Most things on this earth are more complicated than they appear. For instance, see that shirt in your closet? The blue camisole with the hideous bow on it? Take a look at the tag: made in China or Indonesia or the like, right? That shirt has probably been to more places than you have and been handled by more people than you can imagine. That shirt had to be manufactured, packaged, shipped, unpacked, repacked (a process known, inventively enough, as pick and pack), shipped again, placed on a shelf, and then finally bought by you, yourself, with no indication of the long and tortuous journey it had to undergo to reach your grasping hands.

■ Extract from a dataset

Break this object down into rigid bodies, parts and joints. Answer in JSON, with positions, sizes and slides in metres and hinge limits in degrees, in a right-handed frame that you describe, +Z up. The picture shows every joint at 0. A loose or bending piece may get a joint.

First, manufacturing. The shirt probably has some synthetic material in it, which means part of it began in an oil field and the other part (the natural part, if there is a natural part) began in a regular field somewhere, with the former likely located in the Middle East and the latter probably in the United States, India, China, or any one of a dozen nations in Africa. It was almost invariably spun into fabric and then sewn into a shirt somewhere in Asia (home of the largest textile industries in the world).
Second, transport. The shirt was put in a box and shipped to a warehouse somewhere fairly near the manufacturing area before being sorted out and shipped again to another warehouse on your home continent. Then it was picked out of another pile of boxes and packed again for shipment to your local store, who ordered it to refill their inventories. Then someone put it on the shelf and arranged it just so to catch your eye, and you saw it, decided you must have it, and forked over the cash for it. Not a thought as to its tremendous worldwide journey– no, you knew it would look nice with your hat.
And… I don’t know, maybe it does.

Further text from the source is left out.